13. The slip assembly of claim 1, further comprising a shear screw in the slip segments configured to hold the slips in place relative to the mandrel until actuated, at which point the shear screw will shear and permit the slip segments to move relative to the mandrel.

14. The slip assembly of claim 1 wherein the slip segments are cast.

15. The slip assembly of claim 1 wherein the slip segments are carburized.

16. The slip assembly of claim 1 wherein the slip segments are curved to generally match the mandrel, and wherein the sides of the slip segments face adjacent slip segments and are generally flat and parallel with a radius of the slip assembly.

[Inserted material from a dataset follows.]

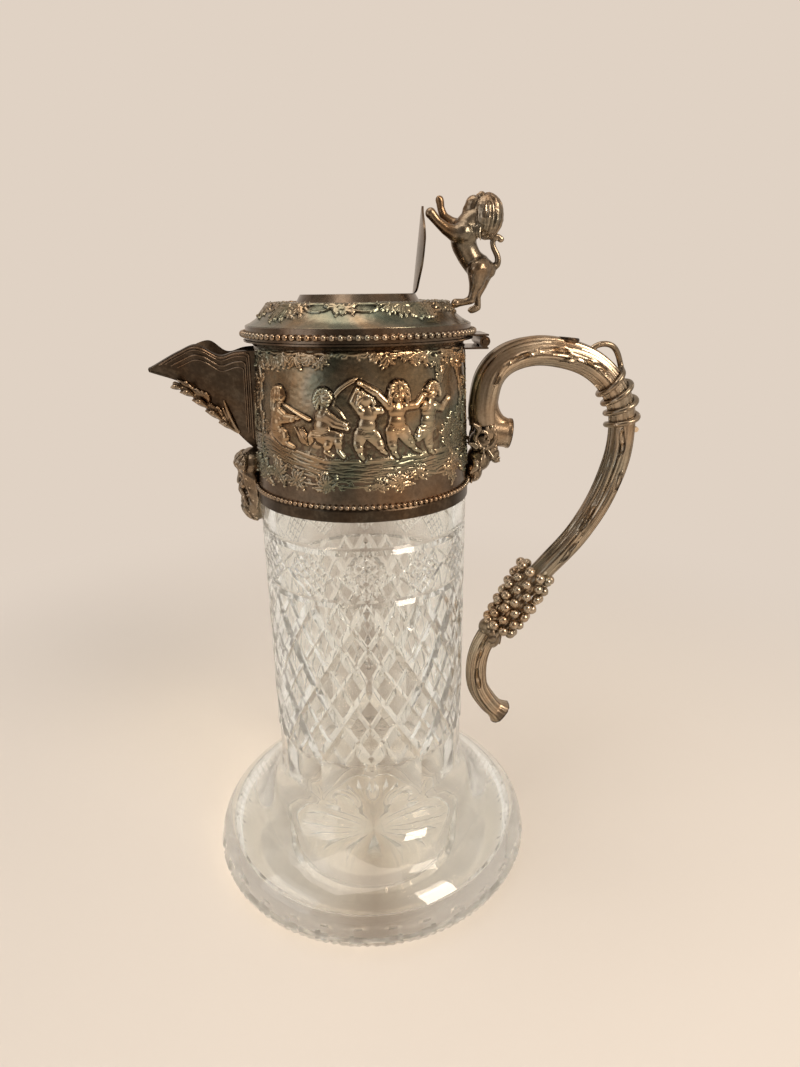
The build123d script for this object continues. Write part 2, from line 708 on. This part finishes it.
# Shield: a bowed oval plate that stands on the disc and leans back to the lion's paw
shield_bend = (shield_half_width ** 2 + shield_bow ** 2) / (2 * shield_bow)
shield_plane = Plane(
    origin=(shield_foot_x, 0, disc_top_height + solder_gap),
    x_dir=(cos(radians(shield_lean)), 0, -sin(radians(shield_lean))),
    z_dir=(sin(radians(shield_lean)), 0, cos(radians(shield_lean))),
)
shield_face = Plane(origin=shield_plane.origin, x_dir=(0, 1, 0), z_dir=shield_plane.x_dir)
with BuildPart() as shield:
    with BuildSketch(shield_plane):
        with Locations((shield_bend, 0)):
            Circle(shield_bend)
            Circle(shield_bend - shield_thickness, mode=Mode.SUBTRACT)
        with Locations((0, 0)):
            Rectangle(3 * shield_bow, 4 * shield_half_width, mode=Mode.INTERSECT)
    extrude(amount=shield_height)
    with BuildSketch(shield_face.offset(-5)):
        with BuildLine():
            Spline(
                (2.0, 0.1), (0.72 * shield_half_width, 0.12 * shield_height),
                (shield_half_width, 0.40 * shield_height), (0.80 * shield_half_width, 0.74 * shield_height),
                (0, shield_height),
                tangents=((1, 0.1), (-1, 0.9)),
            )
            Spline(
                (0, shield_height), (-0.80 * shield_half_width, 0.74 * shield_height),
                (-shield_half_width, 0.40 * shield_height), (-0.72 * shield_half_width, 0.12 * shield_height),
                (-2.0, 0.1),
                tangents=((-1, -0.9), (1, -0.1)),
            )
            Line((-2.0, 0.1), (2.0, 0.1))
        make_face()
    extrude(amount=20, mode=Mode.INTERSECT)
save(shield.part, "shield")

# Lion rampant: its toes stand on the lid's edge and one paw holds the shield
lion_limbs = (
    # near foreleg, paw on the shield
    (((37.4, -2.6, 275.0), (33.2, -3.2, 276.8), (29.6, -3.4, 279.8), (27.2, -3.3, 282.2)), (3.3, 2.5, 2.0, 2.1)),
    # far foreleg, raised
    (((37.6, 2.6, 277.6), (33.9, 3.4, 280.4), (32.1, 3.6, 283.6), (31.3, 3.6, 286.9)), (2.6, 2.0, 1.5, 1.8)),
    # near hind leg, then its foot
    (((45.4, -2.4, 262.2), (45.0, -2.8, 258.2), (43.6, -2.8, 254.6), (43.2, -2.6, 252.4)), (4.8, 3.4, 2.1, 1.8)),
    (((43.2, -2.6, 251.8), (40.6, -2.5, 251.1), (37.6, -2.3, 250.9)), (1.9, 1.6, 1.8)),
    # far hind leg, then its hanging foot
    (((48.9, 2.4, 261.0), (47.4, 2.8, 257.2), (46.2, 2.8, 253.5), (46.6, 2.6, 250.1)), (4.0, 2.5, 1.5, 1.35)),
    (((46.6, 2.6, 249.3), (45.4, 2.5, 248.5), (44.0, 2.4, 248.5)), (1.5, 1.6, 1.3)),
    # tail
    (((51.2, 0, 263.6), (53.5, 0, 265.2), (53.0, 0, 268.4), (51.2, 0, 271.6), (51.6, 0, 274.2), (53.4, 0, 274.4),
      (54.6, 0, 273.0)), (1.5, 1.3, 1.2, 1.15, 1.1, 1.05, 1.4)),
)
lion_balls = (
    ((43.6, 0.05, 286.3), 2.9), ((46.3, 0.1, 285.5), 4.2), ((48.3, 0, 282.6), 5.6),      # mane
    ((48.9, 0.1, 279.2), 4.9), ((48.0, 0.05, 275.7), 2.7),
    ((43.4, 0, 284.3), 3.5), ((41.2, 0.05, 283.4), 1.9),                                 # head and muzzle
    ((42.8, 0.1, 279.4), 4.6), ((39.7, 0, 275.6), 5.4), ((39.6, 0.1, 272.6), 5.0),       # neck and chest
    ((40.8, 0, 270.2), 4.6), ((42.4, 0.1, 267.0), 4.3),                                  # waist
    ((46.2, 0, 264.0), 5.2), ((49.6, 0.05, 263.0), 4.6),                                 # rump
    ((36.2, -2.3, 250.0), 2.2),                                                          # sole against the lid
)
with BuildPart() as lid_envelope:
    with BuildSketch(Plane.XZ):
        with BuildLine():
            ThreePointArc(
                (lid_band_radius + solder_gap, lid_band_top),
                (cove_mid[0] + solder_gap, cove_mid[1] + solder_gap),
                (shoulder_ring_radius, shoulder_ring_height + solder_gap),
            )
            Polyline((shoulder_ring_radius, shoulder_ring_height + solder_gap), (0, disc_base_height),
                     (0, lid_band_top), (lid_band_radius + solder_gap, lid_band_top))
        make_face()
    revolve(axis=Axis.Z)
with BuildPart() as lion_finial:
    for centre, radius in lion_balls:
        with Locations(centre):
            Sphere(radius)
    for points, radii in lion_limbs:
        limb(points, radii)
    add(shield.part, mode=Mode.SUBTRACT)
    add(lid_envelope.part, mode=Mode.SUBTRACT)
save(lion_finial.part, "lion_finial")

17. The slip assembly of claim 1, further comprising one or more keys interspersed around the circumference to limit circumferential movement of the slip segments.

18. A packer, comprising:

a mandrel;

an actuator coupled to the mandrel and configured to actuate in response to a predetermined condition to set the packer;

slip segments having an interlocking feature at a first end and a setting surface at a second end opposite the first end, wherein adjacent slip segments are inverted such that the interlocking feature of each slip segment engages the interlocking features of two adjacent, inverted slip segments, wherein the interlocking features restrict axial movement and permit radial movement, and wherein the actuator causes the slip segments to move radially relative to one another to set the packer.

19. The packer of claim 18 wherein the slip segments are not deformed by the actuator.

20. A method of actuating a packer, comprising:

running the packer to a desired location in a downhole well;

actuating a setting mechanism to expand a slip assembly, wherein the slip assembly comprises a plurality of slip segments configured to move radially outwardly to engage a surface of the well and to restrict axial movement of the slip segments.

21. The method of claim 20 wherein actuating the setting mechanism does not deform the individual slip segments.

22. The method of claim 20 wherein actuating the setting mechanism comprises sliding slip segments relative to one another.